Michael: “It definitely is a great resume builder. I would like to do more bird banding training, not just as a means of getting me somewhere but as an end in itself. It’s something I like to do. For the lucky and talented few, you can support yourself as an itinerant bird-bander and researcher and technician. Dan, for example, does it professionally and that includes doing trainings, not just bird banding. He is involved in a lot of research, but not ALWAYS as the primary researcher, and that appeals to me.”
“It’s hard to say what my academic trajectory will be after leaving Evergreen. Pursuing a post-graduate degree in ornithology means first doing someone else’s research and then eventually getting to do your own research, but also having to accommodate a lot of academic maneuvering in order to do so, and worry about publishing, and worrying about whether you’ve published enough to get a job, and then tenure, and academic institutions and teaching… If there is work to be had as just somebody out in the field getting data and not so much navigating the vagaries of grant writing, application processes, I’d like that. You could continue to develop the skill set; you become a more valuable researcher the more stuff you can do. “
Jim: “Bird banding is a marketable skill on its own…”

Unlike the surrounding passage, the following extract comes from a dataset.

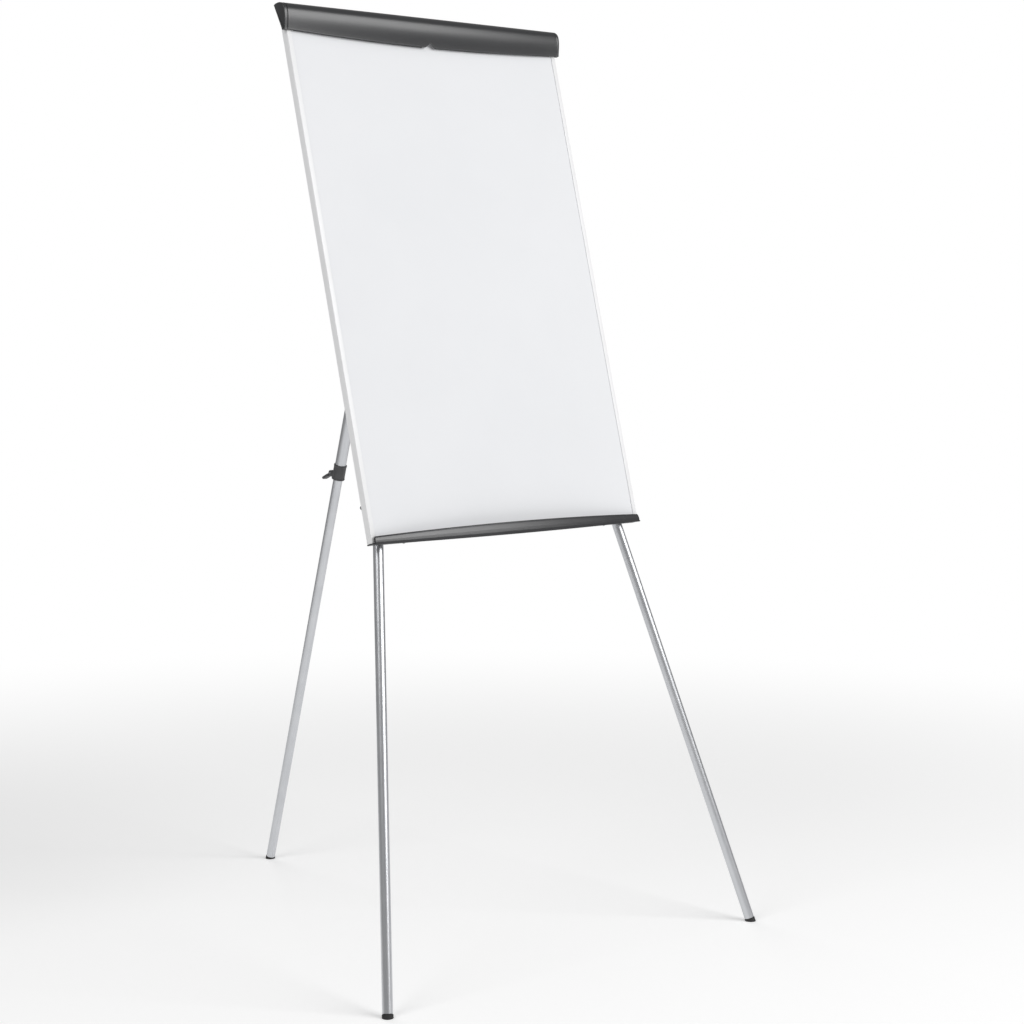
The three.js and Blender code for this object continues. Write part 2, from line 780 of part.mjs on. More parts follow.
// The cam lever about its pin: a round cam, a neck between the lugs and a wider paddle
function leverGeometry() {
  const half = leverThickness / 2;
  const tip = leverTipThickness / 2;
  const neck = new THREE.Shape();
  const turn = Math.asin(half / leverHeadRadius);
  neck.absarc(0, 0, leverHeadRadius, turn, 2 * Math.PI - turn, false);
  neck.lineTo(leverPaddleStart + half, -half);
  neck.lineTo(leverPaddleStart + half, half);
  const paddle = new THREE.Shape();
  paddle.absarc(leverPaddleStart + half, 0, half, Math.PI / 2, 1.5 * Math.PI, false);
  paddle.lineTo(leverLength - tip, -tip);
  paddle.absarc(leverLength - tip, 0, tip, -Math.PI / 2, Math.PI / 2, false);
  const neckBar = barAlongX(neck, lugGap - 2 * fitGap);
  const bore = towardsX(rod(leverPinRadius + fitGap, -lugGap, lugGap));
  return cut(join(neckBar, barAlongX(paddle, leverPaddleWidth)), bore).rotateX(-leverDroop);
}

function leverPinGeometry() {
  const half = lugGap / 2 + lugThickness + 1;
  return towardsX(rod(leverPinRadius, -half, half));
}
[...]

Michael: “Not to sound like…but you’ve got to live. And doing something one loves, it’s definitely something! Even just doing the training, you may meet some other Audubon people. Dan is doing some research, going down to Peru this winter to do some bird banding. That’s exactly what I’d like to do. But it remains to be seen….”
Jim: “It could turn into something. If they were looking for people, you’re beginning to have that skill set…”
Anne: “You would meet more people, network. I have no idea how people put this together to make a livelihood.”
Michael: “You do it by being an itinerant researcher and being able to pack up and go to where the job is. Sounds good to me! Go somewhere nice!”
“I was fortunate enough to get a number of scholarships to fund my education next year. I hope to work in some respect in under-graduate research in ornithology, hopefully here at Evergreen. I’ll see what my schedule is in my other programs, if it will coincide with the needs of Alison, the ornithology professor. And I’m going to bounce back to my studies in the Humanities and, probably this year, go to work in Tucson on the border and on immigration justice.”
Anne: “You are going down a path combining your two areas of study that can only be enriching for all of us as you progress and have all these insights. Thank you very much for talking with us today. And all the best!”